I’m resigned to the fact that this may kill me. That’s not to say that the smell will directly cause my death on a physiological level. Rather, I’m fairly positive that being exposed to this smell for much longer will draw out such an evil from within my soul that I will start randomly stabbing people with the lid from the generic disposable Tupperware container in my bag. Not sure, but I might be a little cranky at the moment.
Luckily, the bus driver is making great time today. He must smell it too. Whatever the reason, there’s a distinct possibility that I will offer to give the driver a no-hands sponge bath if he can get me away from Smelly Tomato even one minute earlier than would normally be the case.
I just realized that I should be thanking God that Smelly Tomato isn’t actually Smelly Green Pepper. That would be the worst!
I can see the Park & Ride parking lot from my window! It’s the most beautiful vision I have ever seen! Keep in mind, I once saw a newborn unicorn fly through a waterfall at sunset while a super-hot lesbian painted its picture on her super-hot girlfriend’s naked breasts. Pales in comparison to what I’m seeing now.
We’re pulling up to the curb!
The bus driver opened the door! The bus driver opened the door!
Smelly Tomato stands up, spouts some cursory farewells to the Chatty McChattersons, and makes his way towards the exit. I follow. With each step, the fresh air that works its way in through the front door of the bus gains a stronger foothold on my sense of smell. Smelly Tomato will soon be but a distant memory.
As many commuters do, Smelly Tomato says “thank you” to our driver, smiles, and steps off the bus. His last gasp of tomato breath wreaks havoc no more. It is but a distant memory. I am free.

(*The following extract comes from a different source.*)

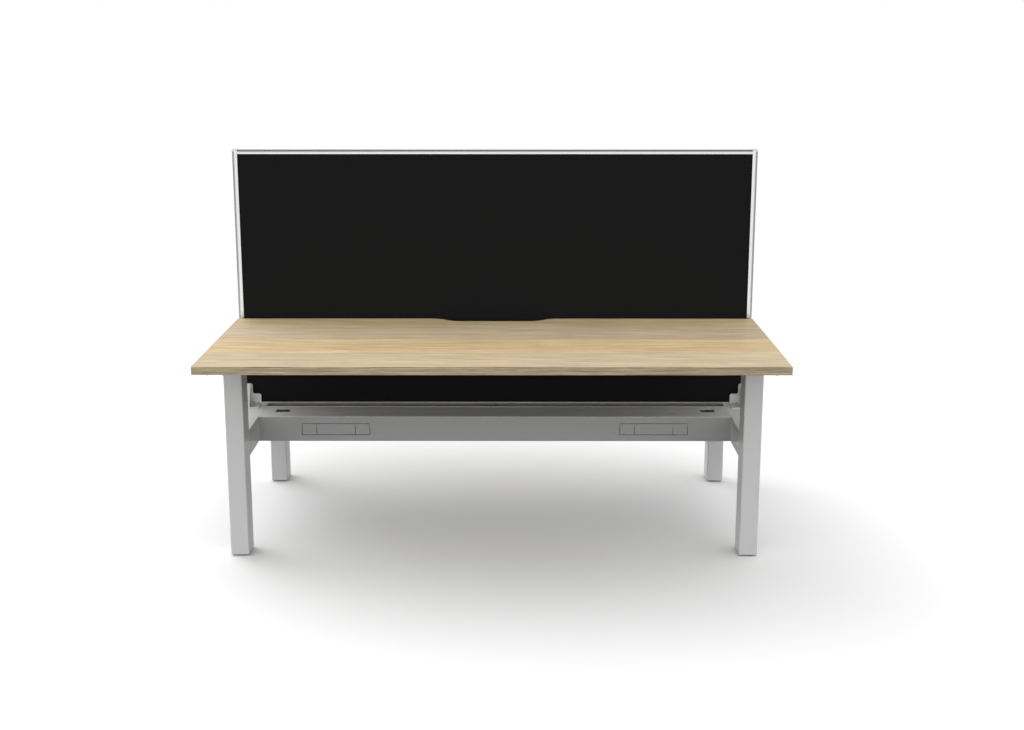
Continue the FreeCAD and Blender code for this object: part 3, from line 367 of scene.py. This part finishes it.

It should be noted that Smelly Tomato works at Target Corporate. The above-mentioned account of his bad breath in no way reflects the overall breath quality standards of Target or the company’s investors. Rather, it represents an isolated incident involving and individual with poor breath awareness. Please do not adjust your shopping habits based upon anything you have read here.